A passenger train known as Phelophepa — or ''good, clean, health" in the Sesotho language — had been transformed into a mobile health facility. It circulates throughout South Africa for much of the year, providing medical attention to the sick, young and old who often struggle to receive the care they need at crowded local clinics.
For the past 30 years — ever since South Africa's break with the former racist system of apartheid — the train has carried doctors, nurses and optometrists on an annual journey that touches even the most rural villages, delivering primary healthcare to about 375,000 people a year.
The free care it delivers is in contrast to South Africa's overstretched public health care system on which about 84% of people rely.
Health care reflects the deep inequality of the country at large. Just 16% of South Africans are covered by health insurance plans that are beyond the financial reach of many in a nation with unemployment of over 32%.

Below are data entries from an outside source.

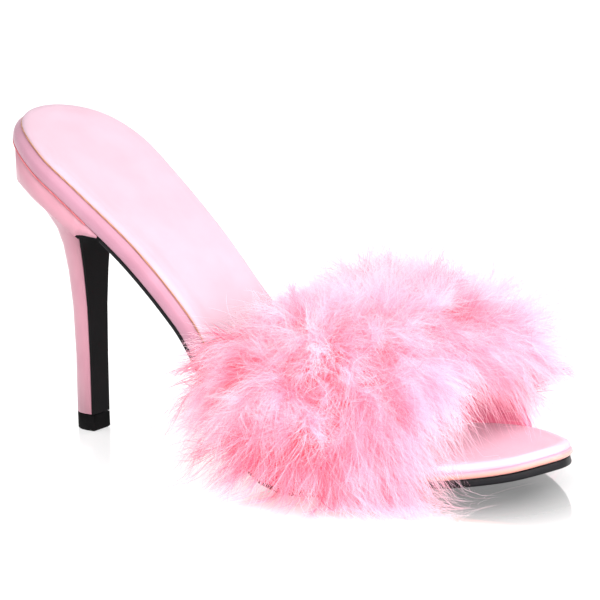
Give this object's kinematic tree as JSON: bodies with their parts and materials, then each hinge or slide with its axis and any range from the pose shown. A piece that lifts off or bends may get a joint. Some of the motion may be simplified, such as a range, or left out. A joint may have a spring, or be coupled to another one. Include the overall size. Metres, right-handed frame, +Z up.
{
  "type": "marabou slipper",
  "caption": "High-heeled satin mule for the right foot, open at toe and back, with a fluffy feather trim over its arched vamp strap and a slim stiletto heel.",
  "frame": {"origin": "on the floor, under the middle of the heel's tip", "axes": "+X towards the toe, +Y towards the inner (medial) side, +Z up"},
  "size_m": [0.2033, 0.149, 0.1073],
  "materials": {
    "heel_tip": "satin black",
    "heel_satin": "pink satin stretched over a moulded plastic heel",
    "black_sole": "semi-matte black",
    "band_satin": "pink satin",
    "sock_satin": "pale pink satin",
    "vamp_satin": "deep pink satin",
    "marabou": "soft fluffy down"
  },
  "bodies": {
    "root": {"top_piece": "heel_tip", "heel": "heel_satin", "breast_cover": "black_sole", "outsole": "black_sole", "footbed": "band_satin", "sock": "sock_satin", "upper": "vamp_satin", "marabou": "marabou"}
  },
  "joints": []
}
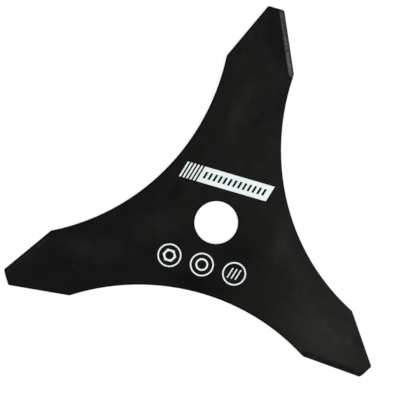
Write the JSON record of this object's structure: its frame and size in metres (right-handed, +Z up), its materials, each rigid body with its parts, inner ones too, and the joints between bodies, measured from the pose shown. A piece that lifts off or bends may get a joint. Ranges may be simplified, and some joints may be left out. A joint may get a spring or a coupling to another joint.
{
  "type": "brush cutter blade",
  "caption": "Flat steel brush cutter blade with tapered, blunt-tipped arms, concave sides between them, ground cutting edges and a round central bore.",
  "frame": {"origin": "centre of the bore on the lower face", "axes": "+Z up along the bore through the flat plate, +Y along one arm, +X across the widest pair of arm tips"},
  "size_m": [0.225, 0.1952, 0.0016],
  "materials": {
    "black_coat": "satin"
  },
  "bodies": {
    "root": {"blade": "black_coat"}
  },
  "joints": []
}
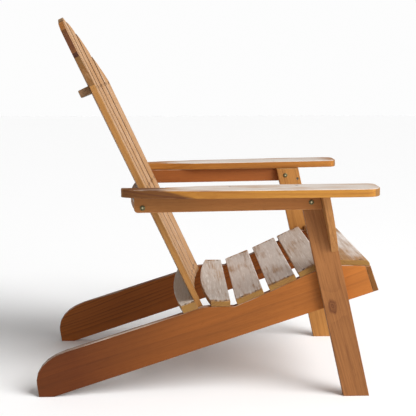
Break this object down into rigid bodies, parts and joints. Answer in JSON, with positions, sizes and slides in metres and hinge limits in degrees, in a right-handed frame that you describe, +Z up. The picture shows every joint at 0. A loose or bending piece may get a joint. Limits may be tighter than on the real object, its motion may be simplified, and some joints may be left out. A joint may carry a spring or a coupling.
{
  "type": "adirondack chair",
  "caption": "Low slatted garden armchair in oiled hardwood with a reclined fan back, broad flat armrests on brackets and sloping side rails that form the rear feet.",
  "frame": {"origin": "on the ground at the centre of the chair's plan outline", "axes": "+Z up, the chair faces -Y, +X is the sitter's left; the chair is mirror-symmetric about the plane X = 0"},
  "size_m": [0.731, 0.88, 0.9721],
  "materials": {
    "honey_wood": "oiled hardwood, honey brown, satin",
    "red_wood": "oiled hardwood, red brown, satin",
    "pale_wood": "lightly sun-bleached hardwood, dull satin",
    "weathered_wood": "weathered hardwood, pale grey-beige, matte",
    "aged_brass": "aged, dull satin",
    "dark_steel": "dark, dull"
  },
  "bodies": {
    "root": {"arm_bracket_left": "honey_wood", "arm_bracket_right": "honey_wood", "arm_front_bolt_left": "aged_brass", "arm_front_bolt_right": "aged_brass", "arm_front_nut_left": "aged_brass", "arm_front_nut_right": "aged_brass", "arm_rail_left": "red_wood", "arm_rail_right": "red_wood", "arm_rear_barrel_nut_left": "dark_steel", "arm_rear_barrel_nut_right": "dark_steel", "arm_rear_bolt_left": "aged_brass", "arm_rear_bolt_right": "aged_brass", "armrest_left": "honey_wood", "armrest_right": "honey_wood", "back_slat_1": "pale_wood", "back_slat_2": "pale_wood", "back_slat_3": "pale_wood", "back_slat_4": "pale_wood", "back_slat_5": "pale_wood", "back_slat_6": "pale_wood", "back_slat_7": "pale_wood", "bracket_screw_lower_left": "dark_steel", "bracket_screw_lower_right": "dark_steel", "bracket_screw_upper_left": "dark_steel", "bracket_screw_upper_right": "dark_steel", "front_apron": "red_wood", "front_leg_left": "honey_wood", "front_leg_right": "honey_wood", "leg_bolt_lower_left": "aged_brass", "leg_bolt_lower_right": "aged_brass", "leg_bolt_upper_left": "aged_brass", "leg_bolt_upper_right": "aged_brass", "leg_insert_lower_left": "dark_steel", "leg_insert_lower_right": "dark_steel", "leg_insert_upper_left": "dark_steel", "leg_insert_upper_right": "dark_steel", "lower_back_rail": "weathered_wood", "middle_back_rail": "honey_wood", "seat_slat_1": "weathered_wood", "seat_slat_2": "weathered_wood", "seat_slat_3": "weathered_wood", "seat_slat_4": "weathered_wood", "seat_slat_5": "weathered_wood", "side_rail_left": "red_wood", "side_rail_right": "red_wood", "upper_back_rail": "red_wood"}
  },
  "joints": []
}
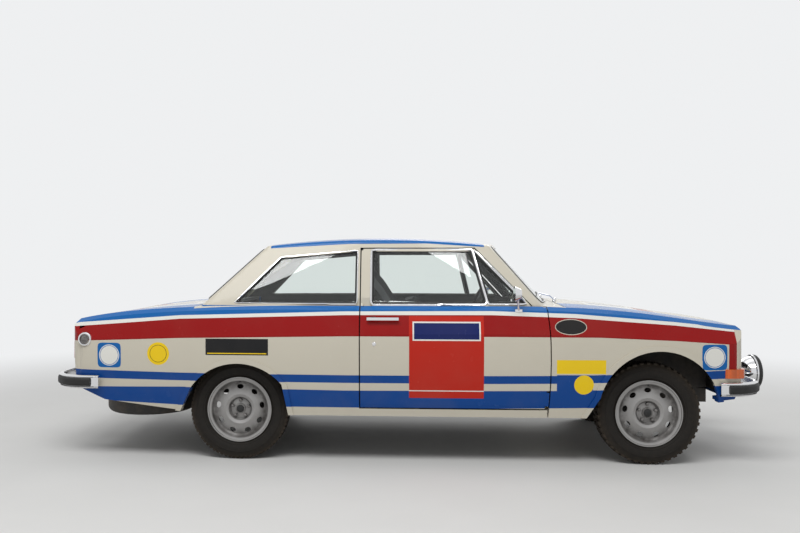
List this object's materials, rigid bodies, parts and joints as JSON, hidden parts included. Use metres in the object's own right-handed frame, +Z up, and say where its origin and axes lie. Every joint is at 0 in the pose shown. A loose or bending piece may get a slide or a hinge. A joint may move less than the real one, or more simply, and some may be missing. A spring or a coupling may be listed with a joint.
{
  "type": "two-door rally saloon car",
  "caption": "Full-size rally saloon on steel wheels; doors, bonnet and boot lid open, front wheels steer and all wheels roll.",
  "frame": {"origin": "on the floor below the middle of the overall box", "axes": "+X forward, +Y to the car's left, +Z up"},
  "size_m": [4.7, 1.821, 1.44],
  "materials": {
    "body_paint": "gloss paint in cream with blue, white and red bands",
    "window_glass": "clear window glass",
    "chrome_trim": "polished chrome",
    "black_plastic": "satin black",
    "black_rubber": "black rubber",
    "cast_block": "painted cast iron",
    "chassis_black": "satin black chassis paint",
    "exhaust_steel": "dull steel",
    "cage_paint": "black painted tube",
    "seat_cloth": "black cloth",
    "wheel_leather": "black leather rim",
    "wheel_silver": "silver paint",
    "tyre_rubber": "tyre rubber"
  },
  "bodies": {
    "root": {"boot_floor": "body_paint", "bumper_rubbers": "black_rubber", "bumpers": "chrome_trim", "dashboard": "black_plastic", "engine": "cast_block", "exhaust": "exhaust_steel", "floor_pan": "body_paint", "front_panel": "body_paint", "front_suspension": "chassis_black", "front_wing_left": "body_paint", "front_wing_right": "body_paint", "fuel_tank": "chassis_black", "glazing": "window_glass", "grille": "black_plastic", "inner_wings": "body_paint", "lamps": "chrome_trim", "parcel_shelf": "body_paint", "rear_axle": "chassis_black", "rear_panel": "body_paint", "rear_quarter_left": "body_paint", "rear_quarter_right": "body_paint", "rear_seat": "seat_cloth", "roll_cage": "cage_paint", "roof": "body_paint", "scuttle": "body_paint", "seats": "seat_cloth"},
    "bonnet": {"bonnet": "body_paint"},
    "boot_lid": {"boot_lid": "body_paint"},
    "door_right": {"door_right": "body_paint", "door_glass_right": "window_glass", "door_trim_right": "chrome_trim"},
    "door_left": {"door_left": "body_paint", "door_glass_left": "window_glass", "door_trim_left": "chrome_trim"},
    "steering_wheel": {"steering_wheel": "wheel_leather"},
    "knuckle_right": {"knuckle_right": "chassis_black"},
    "knuckle_left": {"knuckle_left": "chassis_black"},
    "wheel_front_right": {"rim_front_right": "wheel_silver", "tyre_front_right": "tyre_rubber"},
    "wheel_front_left": {"rim_front_left": "wheel_silver", "tyre_front_left": "tyre_rubber"},
    "wheel_rear_right": {"rim_rear_right": "wheel_silver", "tyre_rear_right": "tyre_rubber"},
    "wheel_rear_left": {"rim_rear_left": "wheel_silver", "tyre_rear_left": "tyre_rubber"}
  },
  "joints": [
    {"name": "spin_front_right", "type": "hinge", "parent": "knuckle_right", "child": "wheel_front_right", "pos_m": [1.49, -0.675, 0.322], "axis": [0, 1, 0], "continuous": true},
    {"name": "spin_rear_right", "type": "hinge", "parent": "root", "child": "wheel_rear_right", "pos_m": [-1.11, -0.675, 0.322], "axis": [0, 1, 0], "continuous": true},
    {"name": "spin_front_left", "type": "hinge", "parent": "knuckle_left", "child": "wheel_front_left", "pos_m": [1.49, 0.675, 0.322], "axis": [0, 1, 0], "continuous": true},
    {"name": "spin_rear_left", "type": "hinge", "parent": "root", "child": "wheel_rear_left", "pos_m": [-1.11, 0.675, 0.322], "axis": [0, 1, 0], "continuous": true},
    {"name": "steer_left", "type": "hinge", "parent": "root", "child": "knuckle_left", "pos_m": [1.49, 0.622, 0.322], "axis": [0, -0.1305, 0.9914], "range_deg": [-33, 33]},
    {"name": "steer_right", "type": "hinge", "parent": "root", "child": "knuckle_right", "pos_m": [1.49, -0.622, 0.322], "axis": [0, 0.1305, 0.9914], "range_deg": [-33, 33]},
    {"name": "steering_wheel_turn", "type": "hinge", "parent": "root", "child": "steering_wheel", "pos_m": [0.488, 0.36, 0.905], "axis": [-0.9063, 0, 0.4226], "range_deg": [-500, 500]},
    {"name": "door_right_open", "type": "hinge", "parent": "root", "child": "door_right", "pos_m": [0.818, -0.853, 0.695], "axis": [0, 0, 1], "range_deg": [0, 65]},
    {"name": "door_left_open", "type": "hinge", "parent": "root", "child": "door_left", "pos_m": [0.818, 0.853, 0.695], "axis": [0, 0, -1], "range_deg": [0, 65]},
    {"name": "bonnet_open", "type": "hinge", "parent": "root", "child": "bonnet", "pos_m": [0.96875, 0, 1.008], "axis": [0, -1, 0], "range_deg": [0, 60]},
    {"name": "boot_lid_open", "type": "hinge", "parent": "root", "child": "boot_lid", "pos_m": [-1.41, 0, 0.992], "axis": [0, 1, 0], "range_deg": [0, 70]}
  ],
  "couplings": [
    {"joint": "steer_right", "follows": "steer_left", "ratio": 1},
    {"joint": "steering_wheel_turn", "follows": "steer_left", "ratio": 15}
  ]
}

Earlier this year, the government began to address that gap. President Cyril Ramaphosa in May signed into law the National Health Insurance Act, which aims to provide funding so that millions of South Africans without health insurance can receive care from the better-provisioned private sector.
But the law has been divisive. The government has not said how much it will cost and where the money will come from. Economists say the government will have to raise taxes. Critics say the country can't afford it and warn that the system — yet to be implemented — will be open to abuse by corrupt officials and businessmen. They say the government should fix the public healthcare system instead.